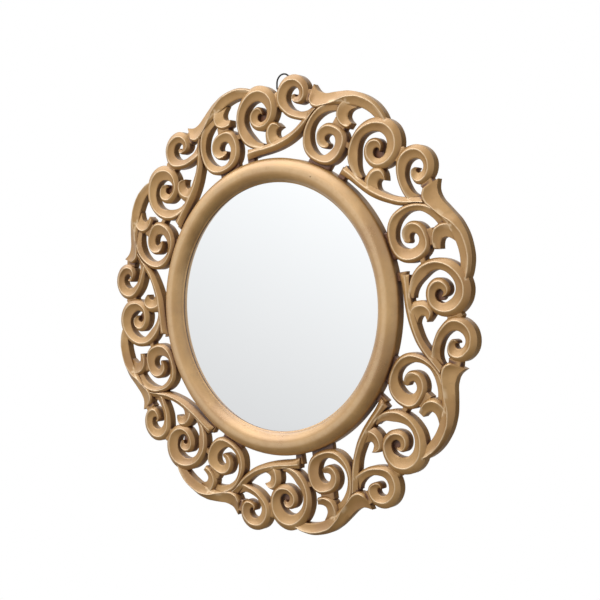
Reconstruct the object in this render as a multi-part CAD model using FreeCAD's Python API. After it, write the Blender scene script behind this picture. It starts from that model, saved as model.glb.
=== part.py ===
import FreeCAD, Part
import math
import os

# Round wall mirror: a turned ring holds a domed glass, and eight carved scroll panels stand round it.
# Front is -Y, +Z is up, and the origin is the middle of the flat back. Sizes are in millimetres.

# ring
sight_radius = 162.0          # edge of the glass that shows
ring_width = 31.0
ring_crest = 22.0             # full thickness, at the top of the half round
ring_outer_spring = 12.5      # where the half round starts, outside
lip_height = 2.0              # from the rebate to the half round, inside
lip_slope = 1.5               # bevel between the sight edge and the half round
rebate_depth = 9.0
rebate_width = 8.0

# glass and its backing
glass_thickness = 3.0
glass_rise = 8.0              # dome height over the sight edge
glass_clearance = 1.0         # round the edge of the glass and of the backing
seat_gap = 0.05               # glass to lip, and backing to glass

# carving
panel_count = 8
panel_phase = 35.6            # clock angle of the first panel's middle
carving_depth = 15.0
bridge_drop = 3.0             # how much lower the bridges between scrolls are
eye_floor = 5.0               # wood left at the bottom of the great volute's eye
glue_line = 0.1
drawn_ring_radius = 193.0     # the panel's plan below is drawn for this ring

# turn buttons
button_count = 6
button_width = 10.0
button_thickness = 1.2
button_bite = 7.0             # how far a closed button reaches over the backing
button_gap = 0.2              # from the flat back to the button, and from the button to the head
screw_radius = 1.6
screw_clearance = 0.06
screw_head_radius = 3.4
screw_head_height = 1.8
head_rounding = 0.8
slot_width = 0.9
slot_depth = 0.8
button_screw_length = 11.0    # below the head

# hanger
strap_width = 14.0
strap_leaf = 1.0              # one layer of the folded strip
strap_length = 30.0           # eye to lower end
strap_hole_shares = (0.3, 0.7)
strap_screw_length = 9.0      # below the strap
wire_radius = 1.1
wire_clearance = 0.06
hanger_axis_height = 282.5    # on a ring of the drawn size, as is the next value
hanger_offset = 6.4           # to the right of the middle, where the panel is solid behind it
loop_side_gap = 2.8           # strap to wire
loop_leg = 8.6
loop_corner = 2.5

# bumpers
bumper_radius = 6.0
bumper_height = 4.6
bumper_rounding = 1.4
bumper_angles = (150.0, 210.0)

ring_outer_radius = sight_radius + ring_width
ring_inner_spring = rebate_depth + lip_height
plan_scale = ring_outer_radius / drawn_ring_radius
panel_step = 360.0 / panel_count
bridge_depth = carving_depth - bridge_drop
rebate_radius = sight_radius + rebate_width
disc_radius = rebate_radius - glass_clearance
back_ring_radius = (rebate_radius + ring_outer_radius) / 2.0
hole_radius = screw_radius + screw_clearance
overrun = 1.0                 # how far a cutter passes the surface it starts from
strap_thickness = 2 * strap_leaf
eye_radius = wire_radius + wire_clearance
hanger_y = eye_radius + strap_leaf
hanger_x = hanger_offset * plan_scale
hanger_z = hanger_axis_height * plan_scale
strap_hole_heights = [hanger_z - share * strap_length for share in strap_hole_shares]
loop_half_width = strap_width / 2 + loop_side_gap + wire_radius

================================

__Task to complete__. Repeat the material word for word from its opening line up to and including the line containing "rebate_width = 8.0".

__Expected answer__.
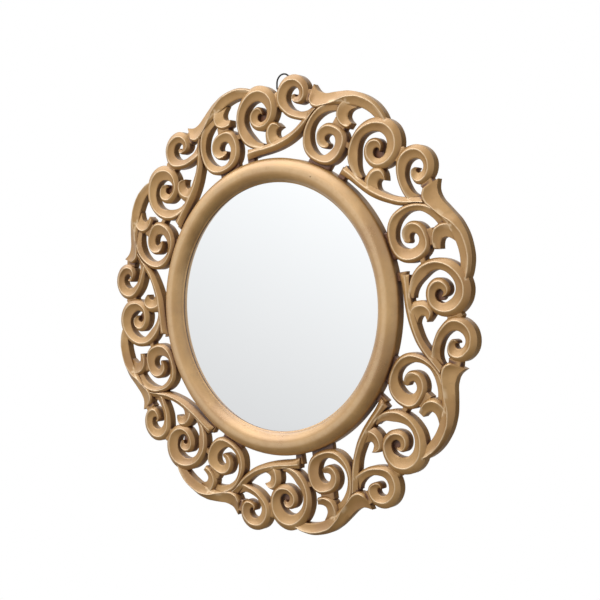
Reconstruct the object in this render as a multi-part CAD model using FreeCAD's Python API. After it, write the Blender scene script behind this picture. It starts from that model, saved as model.glb.
=== part.py ===
import FreeCAD, Part
import math
import os

# Round wall mirror: a turned ring holds a domed glass, and eight carved scroll panels stand round it.
# Front is -Y, +Z is up, and the origin is the middle of the flat back. Sizes are in millimetres.

# ring
sight_radius = 162.0          # edge of the glass that shows
ring_width = 31.0
ring_crest = 22.0             # full thickness, at the top of the half round
ring_outer_spring = 12.5      # where the half round starts, outside
lip_height = 2.0              # from the rebate to the half round, inside
lip_slope = 1.5               # bevel between the sight edge and the half round
rebate_depth = 9.0
rebate_width = 8.0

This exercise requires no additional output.